Granted, by 2006 he’d been denied entry to both America and France because of his purported terrorist ties – but he’d also been chosen by Tony Blair to sit on a British government panel tasked with curbing Muslim violence, and hired in 2005 to teach at Oxford. Indeed, by the time I’d published Surrender, my follow-up to While Europe Slept, in 2009, Ramadan’s star had definitely risen, at least in the U.S., where his visa was restored to him in that year after a lengthy court battle. He was already a familiar name in Europe, but now he was out to conquer the States.

And it worked, to an extent. In previous decades, the New York Times had given hefty PR boosts to both Stalin and Castro. In much the same spirit, on February 4, 2007, the Times ran a glowing profile of Ramadan by the Dutch journalist Ian Buruma, who at that juncture was something of a darling of the New York intellectual scene. A few months earlier, Buruma had published Murder in Amsterdam, an appalling little book in which he smeared the martyred Islam critics Pim Fortuyn and Theo van Gogh for failing to share his view that the West should trade away a degree of its freedom in exchange for some semblance of peaceful coexistence with Islam.

And in Buruma’s view, nobody was better suited to establish this new settlement than Ramadan. For Buruma, Ramadan was “an Islamic superstar,” culturally European and spiritually Muslim, who was uniquely qualified to unite people with different worldviews.

But what, I asked in Surrender, were those worldviews? Buruma surely knew the truth, but did a brilliant job of whitewashing it. He acknowledged Ramadan’s enthusiasm for Islamic war against the capitalist West, but did so (as I put it) in such “careful, muted language” that you could easily think Buruma was describing something far tamer. Buruma cited Ramadan’s conviction that Islam is justice – but omitted to mention that in Ramadan’s eyes, justice meant sharia law, period.

Buruma also feigned confusion about Ramadan’s attitude toward women, even though the author Caroline Fourest had written a tour de force, Frère Tariq (2006), in which she documented his stone-age prejudices on that front – and, for good matter, illustrated at length Ramadan’s consistent practice of saying one thing to Arabic-speaking audiences and another to English and French speakers, a ruse Buruma chose to ignore.

Buruma wasn’t the only high-profile member of the Western intelligentsia to whitewash Ramadan at around that time.
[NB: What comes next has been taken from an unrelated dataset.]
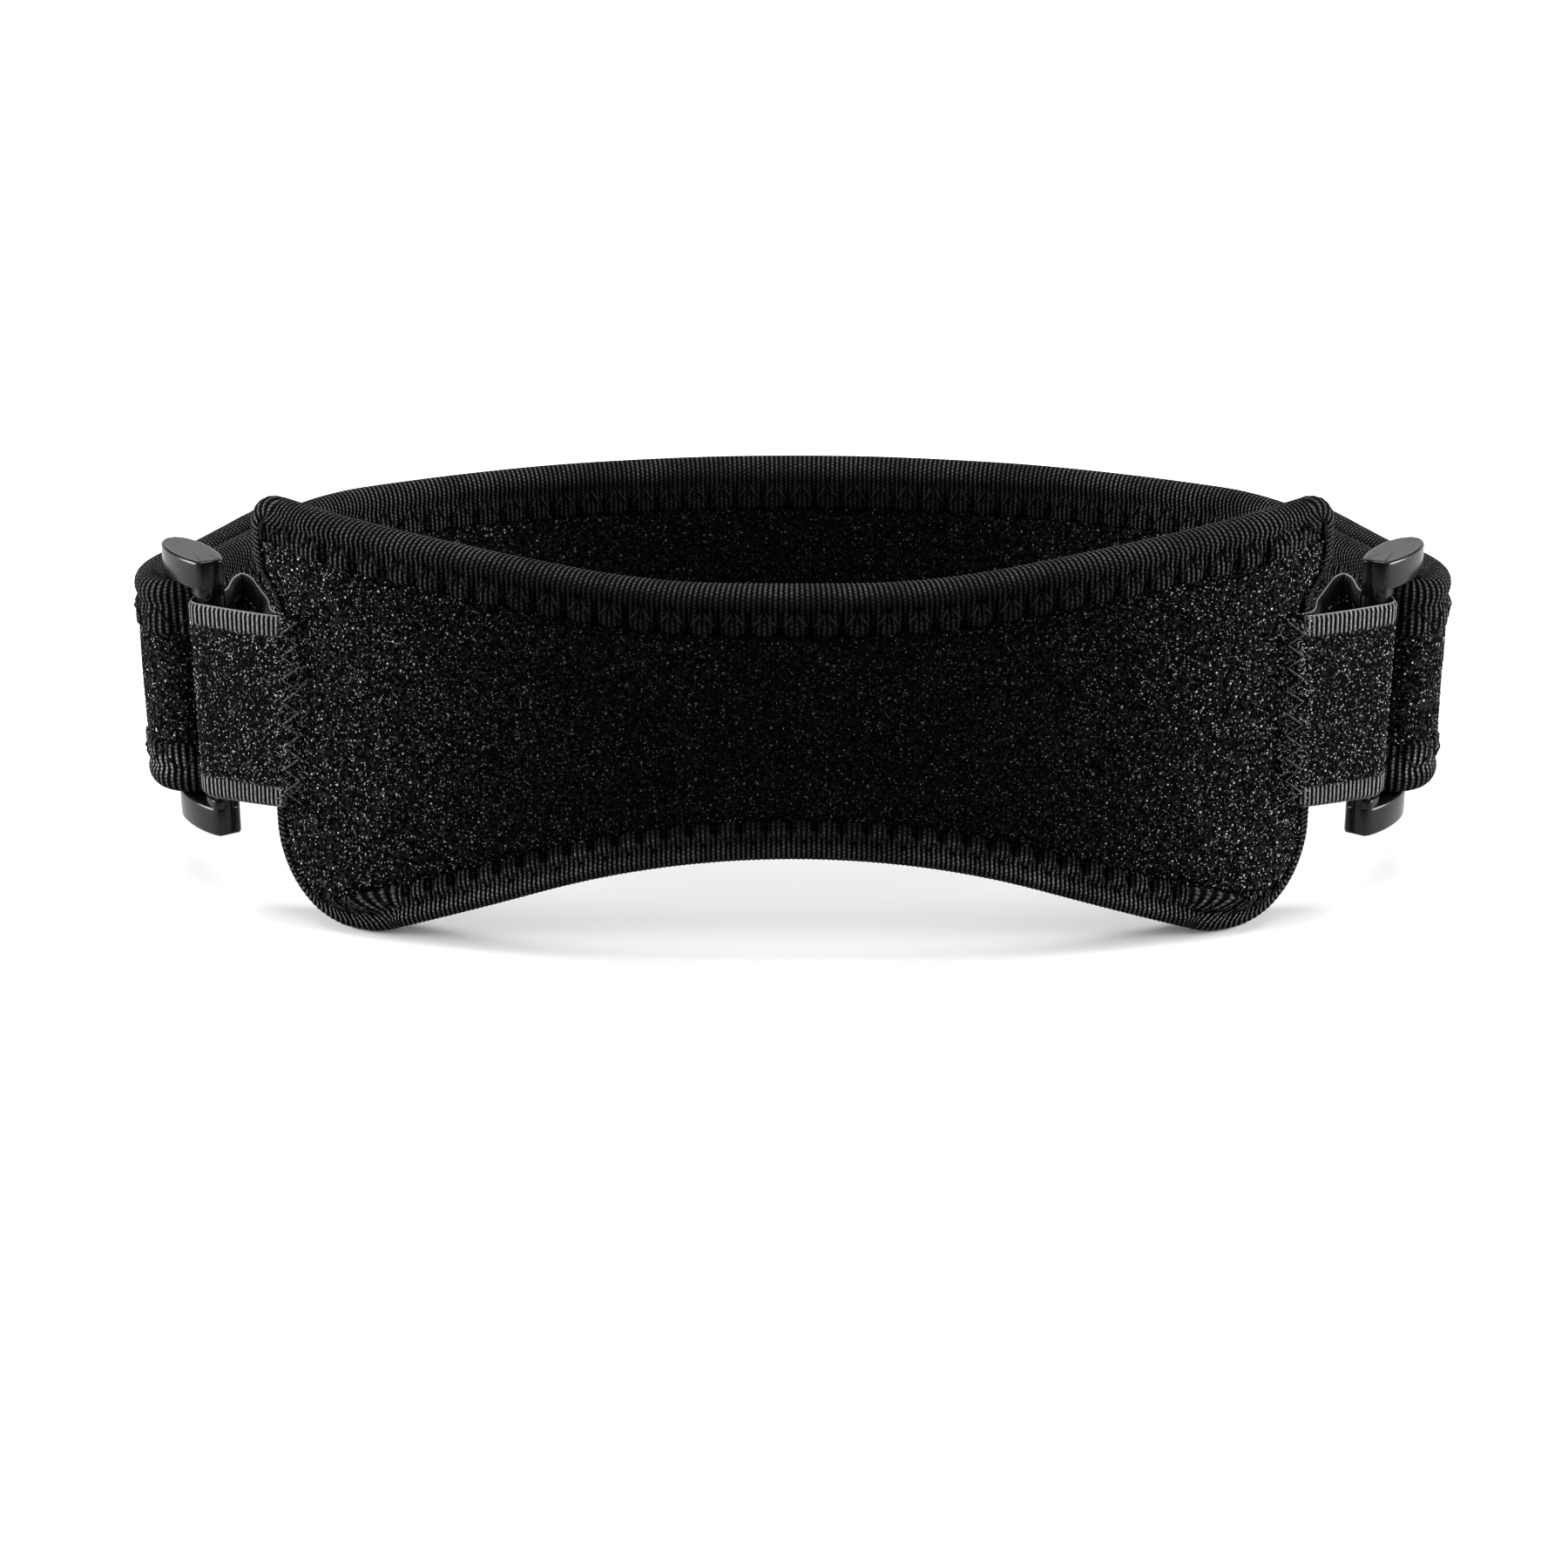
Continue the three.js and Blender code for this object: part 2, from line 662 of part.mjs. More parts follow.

So did Mark Lilla of Columbia University and Timothy Garton Ash of Oxford, among others. And the Times wasn’t through doing its own part. On January 6, 2008, the New York Times Book Review ran a piece by Ramadan that bore no resemblance to anything that had ever appeared previously in that publication. It was entitled “Reading the Koran,” and instead of examining the scores of troubling passages in that vile volume that command the subordination of women and the murder of Jews, Ramadan coughed up 2500 words of vacuous gush: in Islam’s holy book, he oozed, “God beckons us with the simplicity of his closeness….God responds to whoever comes to his Word.” 
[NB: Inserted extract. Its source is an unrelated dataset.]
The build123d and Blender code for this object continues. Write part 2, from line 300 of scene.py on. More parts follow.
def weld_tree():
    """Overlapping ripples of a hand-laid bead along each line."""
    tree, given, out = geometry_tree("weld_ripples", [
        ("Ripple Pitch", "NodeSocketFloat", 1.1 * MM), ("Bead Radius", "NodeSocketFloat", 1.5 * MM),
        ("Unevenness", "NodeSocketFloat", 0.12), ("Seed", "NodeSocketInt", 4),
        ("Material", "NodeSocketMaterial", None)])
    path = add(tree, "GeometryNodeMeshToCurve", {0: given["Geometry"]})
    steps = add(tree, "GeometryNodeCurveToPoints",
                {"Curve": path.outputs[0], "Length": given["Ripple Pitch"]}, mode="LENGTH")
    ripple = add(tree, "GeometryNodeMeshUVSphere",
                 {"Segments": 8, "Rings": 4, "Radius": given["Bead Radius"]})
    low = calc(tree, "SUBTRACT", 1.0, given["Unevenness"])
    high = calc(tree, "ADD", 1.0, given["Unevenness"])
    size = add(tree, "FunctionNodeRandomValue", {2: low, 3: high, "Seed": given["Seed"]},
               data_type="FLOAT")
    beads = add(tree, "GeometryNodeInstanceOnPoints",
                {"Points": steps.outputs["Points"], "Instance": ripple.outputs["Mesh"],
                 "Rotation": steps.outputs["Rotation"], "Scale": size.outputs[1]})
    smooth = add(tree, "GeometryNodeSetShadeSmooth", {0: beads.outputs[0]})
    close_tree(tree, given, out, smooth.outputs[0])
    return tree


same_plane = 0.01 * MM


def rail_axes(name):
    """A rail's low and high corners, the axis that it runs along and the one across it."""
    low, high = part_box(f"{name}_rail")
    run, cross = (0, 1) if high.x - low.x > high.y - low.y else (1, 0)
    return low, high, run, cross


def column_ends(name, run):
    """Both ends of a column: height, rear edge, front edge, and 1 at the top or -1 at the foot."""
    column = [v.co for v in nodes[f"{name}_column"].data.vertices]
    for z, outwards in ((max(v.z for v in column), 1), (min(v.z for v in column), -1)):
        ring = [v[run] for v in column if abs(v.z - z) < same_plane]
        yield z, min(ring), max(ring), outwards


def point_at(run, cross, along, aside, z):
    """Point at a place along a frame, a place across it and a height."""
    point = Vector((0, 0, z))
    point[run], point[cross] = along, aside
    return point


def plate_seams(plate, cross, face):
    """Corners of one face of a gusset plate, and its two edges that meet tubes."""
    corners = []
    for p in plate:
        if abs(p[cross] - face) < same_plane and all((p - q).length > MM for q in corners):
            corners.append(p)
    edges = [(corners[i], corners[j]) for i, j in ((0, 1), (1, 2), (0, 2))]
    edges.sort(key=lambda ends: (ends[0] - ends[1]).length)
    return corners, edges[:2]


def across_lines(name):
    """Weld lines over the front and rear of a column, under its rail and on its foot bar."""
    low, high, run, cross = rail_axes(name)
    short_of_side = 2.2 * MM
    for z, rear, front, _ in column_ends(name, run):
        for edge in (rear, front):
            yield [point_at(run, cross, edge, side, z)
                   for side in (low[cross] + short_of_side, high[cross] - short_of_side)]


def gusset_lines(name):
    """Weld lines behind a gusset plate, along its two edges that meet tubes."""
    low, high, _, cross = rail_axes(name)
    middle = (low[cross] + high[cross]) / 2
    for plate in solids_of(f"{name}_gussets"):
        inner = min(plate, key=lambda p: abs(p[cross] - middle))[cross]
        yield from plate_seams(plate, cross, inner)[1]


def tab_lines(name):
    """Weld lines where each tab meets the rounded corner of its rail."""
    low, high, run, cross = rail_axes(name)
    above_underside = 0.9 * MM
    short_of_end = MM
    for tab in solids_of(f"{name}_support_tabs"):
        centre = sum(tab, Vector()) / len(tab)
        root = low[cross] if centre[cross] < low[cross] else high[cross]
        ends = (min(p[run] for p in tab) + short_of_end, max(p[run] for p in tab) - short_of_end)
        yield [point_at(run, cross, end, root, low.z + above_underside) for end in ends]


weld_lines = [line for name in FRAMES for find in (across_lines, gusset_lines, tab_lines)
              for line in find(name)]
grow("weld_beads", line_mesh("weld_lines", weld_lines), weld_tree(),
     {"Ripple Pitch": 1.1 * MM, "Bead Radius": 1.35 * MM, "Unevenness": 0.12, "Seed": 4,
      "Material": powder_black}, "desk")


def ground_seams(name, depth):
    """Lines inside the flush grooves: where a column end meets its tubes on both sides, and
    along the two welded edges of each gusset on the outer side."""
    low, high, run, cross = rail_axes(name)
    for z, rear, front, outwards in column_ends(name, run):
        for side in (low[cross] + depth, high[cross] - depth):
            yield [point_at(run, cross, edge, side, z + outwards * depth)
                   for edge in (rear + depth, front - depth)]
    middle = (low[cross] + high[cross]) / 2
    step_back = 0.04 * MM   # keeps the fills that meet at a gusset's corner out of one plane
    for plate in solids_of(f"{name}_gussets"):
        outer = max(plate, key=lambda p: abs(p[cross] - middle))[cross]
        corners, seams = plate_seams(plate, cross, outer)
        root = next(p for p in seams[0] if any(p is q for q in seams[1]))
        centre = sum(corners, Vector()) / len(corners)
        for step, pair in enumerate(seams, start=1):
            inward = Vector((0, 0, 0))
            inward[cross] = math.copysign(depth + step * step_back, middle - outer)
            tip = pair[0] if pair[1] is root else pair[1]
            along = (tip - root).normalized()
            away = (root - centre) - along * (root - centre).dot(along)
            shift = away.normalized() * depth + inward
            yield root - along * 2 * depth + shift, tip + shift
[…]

What’s new with the prophet of “Euro-Islam”? Well, it turns out his luck has finally run out. And the reason is that most challenging topic of all for Westerners who fantasize about an accommodation with Islam: women. In 2012, you see, Ramadan was accused of assaulting a woman at a Holiday Inn in Paris. As I commented about this story in 2017: “I’m shocked. No, not that Tariq Ramadan may have raped somebody. I’m shocked that there’s a Holiday Inn in Paris.” (Why should anyone ever be shocked that a devout follower of the Koran actually believes what it says about the sexual rights of men?)
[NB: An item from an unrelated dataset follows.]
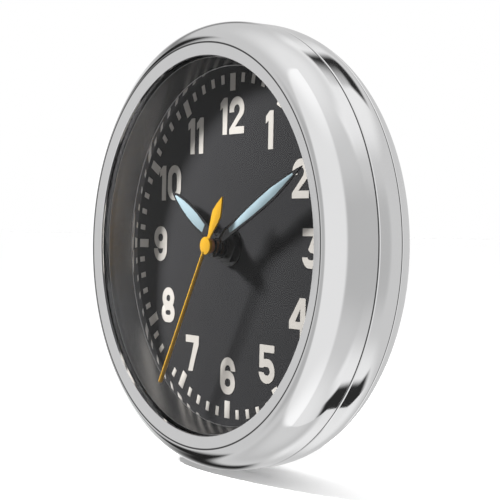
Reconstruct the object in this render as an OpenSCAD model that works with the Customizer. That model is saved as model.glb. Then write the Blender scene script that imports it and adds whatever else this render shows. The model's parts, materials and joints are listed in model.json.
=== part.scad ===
// Round mantel clock: a polished drum case, a black dial under glass, three hands and a
// quartz movement with its whole gear train. The parts are drawn in the clock's own frame,
// with the dial's front face at z = 0, z towards the viewer and y towards twelve, and
// upright() stands the clock on its foot with its front facing -Y.

/* [Case] */
// Outside diameter of the case
case_d = 152.4; // [126:0.2:260]
// Width of the rim around the glass, seen from the front
rim_w = 12.2; // [10:0.1:20]
// Width of the sloping face next to the glass
face_w = 4.3; // [2:0.1:6]
// Height of the rim's crest in front of the dial
front_h = 15.2; // [14:0.1:24]
// Depth of the case behind the dial's front face
back_h = 18.6; // [18.6:0.1:30]
// Wall thickness of the case rings
case_wall = 3; // [2.4:0.1:4]
// Width of the middle band between its two seams
band_w = 10.2; // [6:0.1:12]
// Width of the bevels that meet at each seam
seam_bevel = 0.5; // [0.2:0.05:0.8]

/* [Glass and dial] */
// Thickness of the glass
glass_t = 1.6; // [1:0.1:2.4]
// Thickness of the rubber ring in front of the glass
gasket_t = 0.4; // [0.3:0.1:1]
// Thickness of the dial plate
dial_t = 0.8; // [0.5:0.1:1.4]
// How far the mirror ring narrows the opening down at the dial
mirror_slope = 2.8; // [1:0.1:5]
// Gap between the marks and the mirror ring
mark_inset = 1.8; // [1:0.1:4]
// Length of an hour mark
hour_mark_l = 6; // [3:0.1:8]
// Width of an hour mark
hour_mark_w = 3.1; // [1:0.1:4]
// Length of a minute mark
minute_mark_l = 3.2; // [1:0.1:6]
// Width of a minute mark
minute_mark_w = 1.9; // [0.5:0.1:2.5]
// Distance from the mirror ring to the middle of the numerals
numeral_inset = 16.4; // [14:0.1:20]
// Height of a numeral
numeral_h = 12.8; // [8:0.1:14]
// Width of one digit
digit_w = 8.8; // [6:0.1:10]
// Stroke width of the numerals
stroke = 2.7; // [1.5:0.1:3]
// Thickness of the printed marks and numerals
print_t = 0.12; // [0.08:0.02:0.3]

/* [Hands] */
// Gap from the hour hand's tip to the mirror ring
hour_tip_gap = 26; // [18:0.5:30]
// Gap from the minute hand's tip to the mirror ring
minute_tip_gap = 6.1; // [2:0.1:12]
// Gap from the second hand's tip to the mirror ring
second_tip_gap = 4.7; // [2:0.1:12]
// Widest part of the hour hand
hour_hand_w = 5.9; // [4:0.1:8]
// Widest part of the minute hand
minute_hand_w = 5.1; // [3:0.1:7]
// Diameter of the second hand's rod
second_rod_d = 1.4; // [0.8:0.1:2]
// Length of the second hand's counterweight
counter_l = 19; // [12:0.5:22]
// Thickness of a hand
hand_t = 0.6; // [0.4:0.05:0.8]
// Width of the dark border around the pale inlays
border = 0.8; // [0.5:0.05:1.2]

/* [Movement] */
// Side of the square movement housing
housing_w = 56; // [56:0.5:60]
// Depth of the movement housing
housing_h = 16.1; // [16.1:0.1:18]
// Wall thickness of the housing
housing_wall = 1.2; // [1:0.1:1.6]
// Outside radius of the threaded nose
nose_r = 3.9; // [3.7:0.05:4.5]
// Pressure angle of the gear teeth
pressure = 20; // [14.5, 20]
// Play between two meshing teeth
backlash = 0.24; // [0.2:0.01:0.3]
// Radial running clearance of tubes and arbors
run_gap = 0.05; // [0.03:0.01:0.08]

/* [Stand] */
// Width of the folding leg
leg_w = 18; // [14:0.5:20]
// Thickness of the folding leg
leg_t = 1.4; // [1:0.1:2]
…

In 2024, Ramadan was convicted by a Swiss court of raping a woman in Geneva – one of several accusers who said he’d seduced them in that city when they were his teenage pupils. Now, a Paris court has sentenced Ramadan to eighteen years behind bars for raping three women in France. Ramadan, who fled that country during trial, is now in Switzerland, which, as it happens, does not have an extradition treaty with France. So he’s safe for the time being, unless some other Swiss victims step forward.

The Paris verdict was actually handed down in March, but I only became aware of it the other day. As Douglas Murray writes in his own account of Ramadan’s rise and fall“There has been so much news of late that stories which might once have caused a splash have sailed by all but unnoticed.”

He’s right, of course. Besides, Ramadan is no longer the marquee name he once was. Time has moved on, and as the hold of Islam on Western Europe has strengthened steadily, the dream of “Euro-Islam” has become a quaint memory, evoking a time when a surprising number of starry-eyed Westerners spoke excitedly about a grand “compromise” with Islam.

Many of them have since learned that it’s in the nature of Islam never to be satisfied with compromise – a realization that has (a) led governments such as Keir Starmer’s to capitulate with a degree of cowardice that would have been inconceivable a few years ago and (b) bolstered the forces of resistance, such as Tommy Robinson, in a way that also would have have been beyond imagining until recently.

And this is why Ramadan’s disgrace should not go unnoticed: not only because this hollow hero has been exposed, but also because a long line of political, academic, and cultural luminaries – who were ready to trade away individual liberty, sexual equality, and church-state separation in exchange for Ramadan’s glib, vague promises – deserve to be remembered for their cravenness, to share in this hustler’s well-deserved iniquity, and to serve as models of shame whom solid citizens should contemplate with disgust as they participate in the noble, if perhaps quixotic, struggle to save civilization from Ramadan’s dreadful creed.